Улыбающаяся Малявина подошла к моему столику:
— Здравствуй, Коля. Куда пропал, почему не звонишь?
— Некогда, — только и нашелся, что ответить.
— Ну ты все-таки звони, — дружелюбно помахала она рукой на прощание.
Мощно. Иногда поражает не то, что человек убил. В конце концов «от сумы да от тюрьмы»... Удивляет, как человек ведет себя после. Своим задушевным завораживающим тембром Малявина раскрашивала много версий «самоубийства» Стаса. Даже такую: «Я думаю, что Стас был связан с гомосексуалистами.
Положение его было отчаянным. Стас не любил меня, он пользовался моими знакомствами как лестницей». Именно так записано с ее слов в одном из томов дела. Так что «роковая лавстори» не склеивается. Если уж рассказывать настоящую историю Малявиной, то она, мне кажется, о том, как убийственна ложь. Валентина Александровна давно оставлена бывшими друзьями. Она много пила. Чуть не потеряла квартиру. Ослепла из-за пьяной драки. Спасибо, о ней заботится первый муж актер Александр Збруев. Это благородно. Она стара, несчастна и беспомощна. Можно ли было избежать такой страшной судьбы?
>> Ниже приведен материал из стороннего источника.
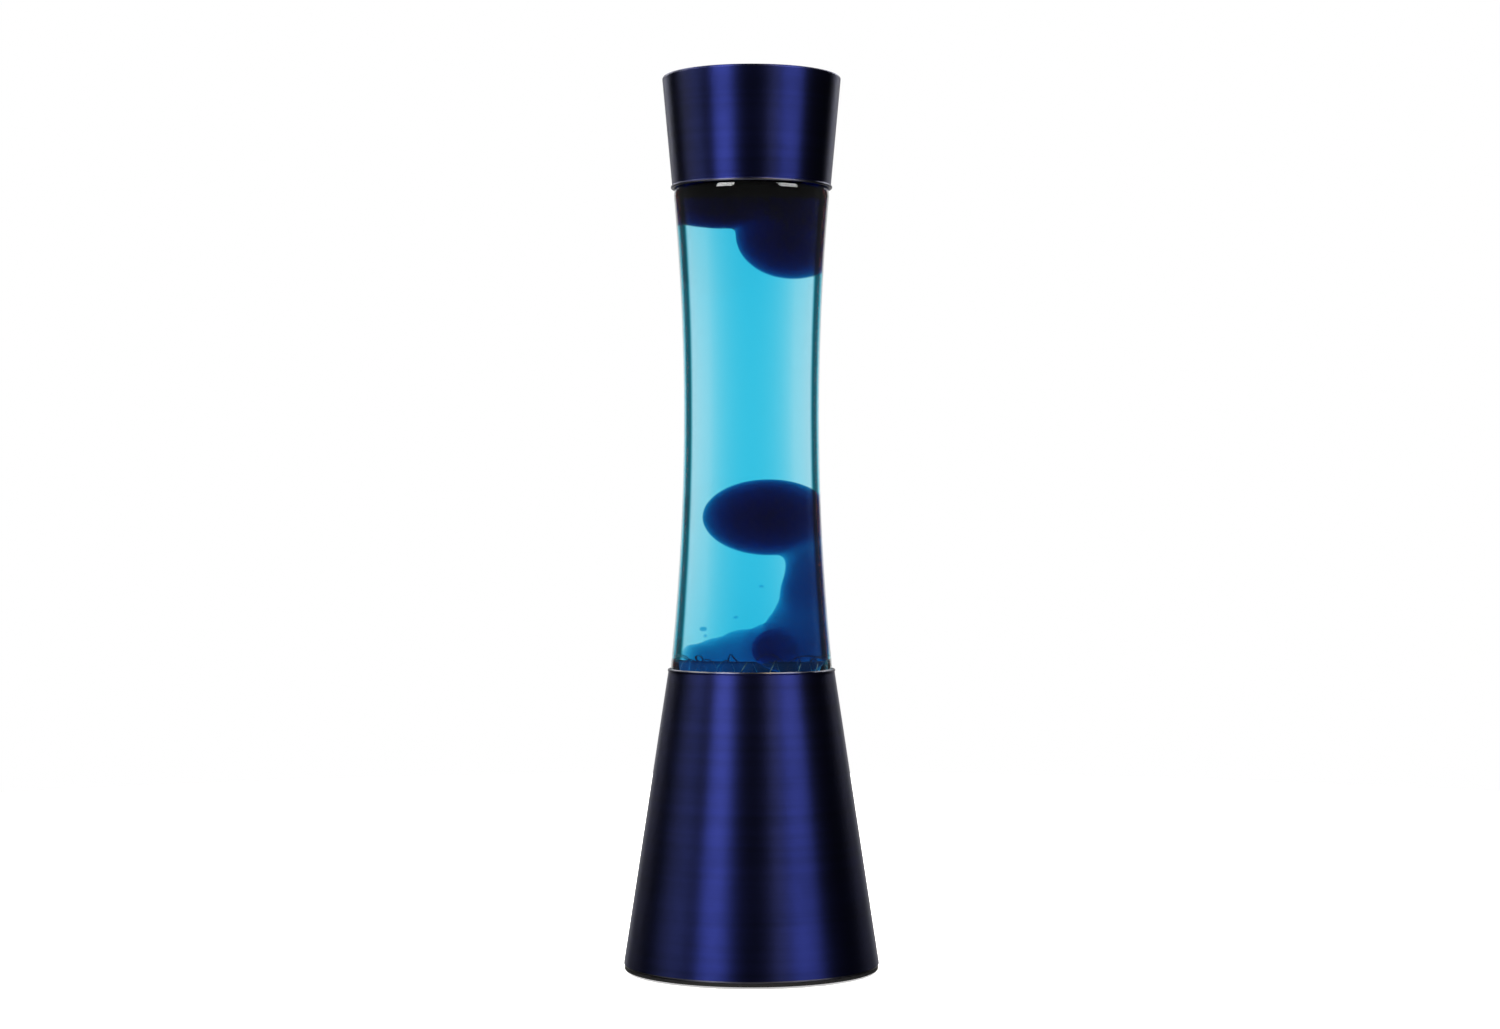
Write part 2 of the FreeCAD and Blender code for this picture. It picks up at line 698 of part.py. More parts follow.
def wax_beads(grow=0.0):
    """Small loose drops of wax above the mound."""
    beads = (
        ((-17.5, -12, 152.6), 1.2),
        ((-17.0, -13, 149.6), 0.7),
        ((-5.5, -4, 157.6), 0.8),
        ((3, 11, 171.0), 0.9),
    )
    return [grown_ball(centre, radius, grow) for centre, radius in beads]


def coil_ring(grow=0.0):
    """Outer shape of the wire coil that lies in a ring on the globe's floor."""
    return Part.makeTorus(COIL_RING_R, COIL_R + grow, at(0, 0, COIL_Z))


def liquid():
    """Everything inside the glass that is not wax or coil, up to the wax under the shoulder."""
    rest = cavity(GAP, 345)
    for piece in [wax_upper(GAP), wax_lower(GAP), coil_ring(GAP)] + wax_beads(GAP):
        rest = rest.cut(piece)
    return max(rest.Solids, key=lambda s: s.Volume)


# ---------------------------------------------------------------- cap
def cap_r(z):
    """Outer radius of the cap at a height."""
    share = (z - CAP_BOTTOM_Z) / (TOTAL_HEIGHT - CAP_BOTTOM_Z)
    return CAP_BOTTOM_R + share * (CAP_TOP_R - CAP_BOTTOM_R)


def cap_shell():
    """Spun cup, closed on top, with a rolled bead at its mouth."""
    inner_top = TOTAL_HEIGHT - SHEET
    cup = turned(
        (0, TOTAL_HEIGHT),
        (0, inner_top),
        (cap_r(inner_top) - SHEET, inner_top),
        (CAP_BOTTOM_R - SHEET, CAP_BOTTOM_Z),
        (CAP_BOTTOM_R, CAP_BOTTOM_Z),
        (CAP_TOP_R, TOTAL_HEIGHT),
    )
    cup = rounded(cup, CAP_EDGE_R, CAP_TOP_R, TOTAL_HEIGHT)
    cup = rounded(cup, CAP_EDGE_R - SHEET, cap_r(inner_top) - SHEET, inner_top)
    bead = Part.makeTorus(CAP_BOTTOM_R, BEAD_R, at(0, 0, CAP_BOTTOM_Z + 0.3))
    return cup.fuse(bead)


def cap_collar():
    """Foam ring glued in the cap, whose underside rests on the globe's shoulder."""
    inner_r = 24.0
    outer_z = SHOULDER_Z + 1.6
    outer_r = cap_r(outer_z) - SHEET - GAP
    top = SHOULDER_Z + 11.0
    shoulder_r = globe_r(SHOULDER_Z)

    def rest_z(radius):
        return SHOULDER_Z + (shoulder_r - radius) * SHOULDER_SLOPE + MOVING_GAP + 0.1

    return turned(
        (inner_r, top),
        (inner_r, rest_z(inner_r)),
        (outer_r, rest_z(outer_r) + 0.4),
        (cap_r(top) - SHEET - GAP, top),
    )


# ---------------------------------------------------------------- write the parts
PARTS = {
    "base_cone": base_cone,
    "globe_seat": globe_seat,
    "seat_gasket": seat_gasket,
    "bottom_cover": bottom_cover,
    "rubber_feet": rubber_feet,
    "cover_screws": cover_screws,
    "lamp_bracket": lamp_bracket,
    "bracket_screws": bracket_screws,
    "bracket_nuts": bracket_nuts,
    "nipple": nipple,
    "nipple_nut": nipple_nut,
    "lampholder_body": lampholder_body,
    "lampholder_shell": lampholder_shell,
    "lampholder_contact": lampholder_contact,
    "lampholder_terminals": lampholder_terminals,
    "cord_grommet": cord_grommet,
    "cord_clamp": cord_clamp,
    "clamp_screws": clamp_screws,
    "terminal_block": terminal_block,
    "terminal_screws": terminal_screws,
    "lead_live": lambda: lead(1),
    "lead_neutral": lambda: lead(-1),
    "bulb_contact": bulb_contact,
    "bulb_insulator": bulb_insulator,
    "bulb_cap": bulb_cap,
    "bulb_envelope": bulb_envelope,
    "bulb_reflector": bulb_reflector,
    "bulb_stem": bulb_stem,
    "filament_supports": filament_supports,
    "bulb_filament": bulb_filament,
    "globe_glass": globe_glass,
    "crown_cap": crown_cap,
    "crown_liner": crown_liner,
    "liquid": liquid,
    "wax_upper": wax_upper,
    "wax_lower": wax_lower,
    "wax_beads": wax_beads,
    "wax_coil": coil_ring,
    "cap_shell": cap_shell,
    "cap_collar": cap_collar,
}


def write_parts():
    os.makedirs("parts", exist_ok=True)
    for name, make in PARTS.items():
        shape = make()
        solids = shape if isinstance(shape, list) else shape.Solids
        shape = solids[0] if len(solids) == 1 else Part.makeCompound(solids)
        print(name, len(solids), "solid(s)", round(shape.Volume, 1), "mm3",
              "valid" if shape.isValid() else "NOT VALID")
        shape.exportStep(f"parts/{name}.step")


write_parts()
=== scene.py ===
# %% [markdown]
# # A liquid motion lamp
#
# The lamp is a flared base of turned aluminium, a waisted glass globe that holds turquoise liquid and
# dark blue wax, and a matching cap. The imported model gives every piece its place. Most metal and plastic
# pieces are shown as they are, with better finishes. The glass, the liquid, the wax and the wire coils
# are modelled again, because they need smooth, clean surfaces for light to pass through.

# %% Load the frame
import math

import bmesh
import bpy
import numpy as np
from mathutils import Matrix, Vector


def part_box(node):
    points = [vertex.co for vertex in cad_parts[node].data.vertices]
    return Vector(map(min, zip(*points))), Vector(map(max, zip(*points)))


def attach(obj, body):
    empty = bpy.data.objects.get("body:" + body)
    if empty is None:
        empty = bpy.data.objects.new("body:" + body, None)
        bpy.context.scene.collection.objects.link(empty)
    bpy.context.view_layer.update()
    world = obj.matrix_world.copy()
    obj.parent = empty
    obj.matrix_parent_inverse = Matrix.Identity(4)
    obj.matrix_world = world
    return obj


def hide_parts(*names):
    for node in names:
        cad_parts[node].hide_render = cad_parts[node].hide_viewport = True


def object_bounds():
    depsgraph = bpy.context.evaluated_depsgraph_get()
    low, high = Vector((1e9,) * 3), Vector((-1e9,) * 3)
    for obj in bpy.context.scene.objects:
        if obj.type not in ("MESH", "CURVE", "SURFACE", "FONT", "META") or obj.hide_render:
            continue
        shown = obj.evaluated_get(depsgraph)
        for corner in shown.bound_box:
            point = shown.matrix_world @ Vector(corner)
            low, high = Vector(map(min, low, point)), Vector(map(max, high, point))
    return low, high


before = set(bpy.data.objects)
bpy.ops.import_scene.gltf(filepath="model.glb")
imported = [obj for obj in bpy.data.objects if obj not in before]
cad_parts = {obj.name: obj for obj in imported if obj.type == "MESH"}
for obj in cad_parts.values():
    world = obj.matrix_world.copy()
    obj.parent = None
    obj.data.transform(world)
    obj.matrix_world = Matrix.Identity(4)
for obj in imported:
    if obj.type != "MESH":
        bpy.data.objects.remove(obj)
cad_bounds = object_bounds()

MM = 0.001
print("CAD box", [tuple(round(c, 4) for c in corner) for corner in cad_bounds])

# %% [markdown]
# ## Camera
#
# A lamp like this is shown level, from a little over three lamp heights away, with a long lens, so that
# its sides stay nearly straight. The camera stands at half the lamp's height and a small vertical shift
# frames it, because tilting the camera would make the sides lean.

# %% Camera
lamp_low, lamp_high = cad_bounds
lamp_height = lamp_high.z - lamp_low.z
CAMERA_DISTANCE = 1.2786
EYE_LEVEL = 0.5015  # the camera's height as a share of the lamp's
bpy.ops.object.camera_add(
    location=(0, -CAMERA_DISTANCE, lamp_height * EYE_LEVEL),
    rotation=(math.radians(90), 0, 0),
)
camera = bpy.context.object
camera.data.sensor_width = 36
camera.data.lens = 68.4
camera.data.shift_x = -0.001
camera.data.shift_y = 0.005
camera.data.dof.use_dof = False
bpy.context.scene.camera = camera
bpy.context.scene.view_settings.view_transform = "Standard"
print("camera at", tuple(round(c, 3) for c in camera.location))

# %% [markdown]
# ## Working with nodes
#
# The world and every finish are networks of nodes. Building one link by link makes long code that hides
# the idea, so five small helpers do it: they link a chain of nodes, add a node, add a sum, make a soft
# step, and mix two colours.


# %% Node helpers
def link_chain(tree, *sockets):
    """Links sockets in pairs: output, input, output, input."""
    for output, entry in zip(sockets[::2], sockets[1::2]):
        tree.links.new(output, entry)


def add_node(tree, kind, values=None, **settings):
    """A node of a kind, with attributes set by name and input sockets set by name or number."""
    node = tree.nodes.new("ShaderNode" + kind)
    for name, value in settings.items():
        setattr(node, name, value)
    for key, value in (values or {}).items():
        node.inputs[key].default_value = value
    return node


def calc(tree, operation, a, b=None, c=None):
    """One Math node; numbers are set and sockets are linked."""
    node = add_node(tree, "Math", operation=operation)
    for entry, value in zip(node.inputs, (a, b, c)):
        if isinstance(value, (int, float)):
            entry.default_value = value
        elif value is not None:
            tree.links.new(value, entry)
    return node.outputs[0]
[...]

В убийстве Стаса она признавалась несколько раз. Впервые — в тот же день директору театра Иванову. Он жил этажом выше. Об этом признании Иванов дал показания. Но позже Малявина стала пояснять: «Да, признавалась.
Могу и сейчас подтвердить: я его убила. Но морально». Призналась она и Проскурину, который вернулся и застал в квартире врачей и милицию. Он об этом рассказывал, но позже от слов отказался: мол, не помнит. И сейчас Виктор не любит об этом говорить. Самое же важное признание, подробное, четкое, ясное, было сделано Валентиной после приговора, в первые дни заключения. Я его читал.
Не знаю, готовы ли были мать и отец Стаса простить Малявину, если бы она повинилась. Тетя Шура взяла ее с собой в Сибирь на похороны. Защищала от разъяренных родственников, которые требовали рассказа о том, что же все-таки произошло. В Черепаново Малявина часто твердила: «Так Господь решил, так Господь решил!» Валилась на колени в весеннюю грязь и истово молилась на закатное солнце.
Но можно ли ждать от ближнего покаяния?
Ведь это подвиг. Нельзя требовать от человека сверхчеловеческого. Самому себе порой не признаешься, что сделал гадость. А как рассказать об этом другим? Чем они лучше меня? Может, потому мудрая тетя Шура и защищала Малявину от суда Линча своих родственников?
Покайся Валентина Александровна, мне было бы ее необыкновенно жаль. Почти как Стаса. Какой ужас пережила! Как это страшно — лишить жизни любимого человека! Я сам, бывало, погружался в такую тьму, что те, кто меня знает, не поверили бы, что на такое способен. Хорошо, что был трезв. А если бы нет, как Малявина?
Я ничего никому не доказывал. Не мстил.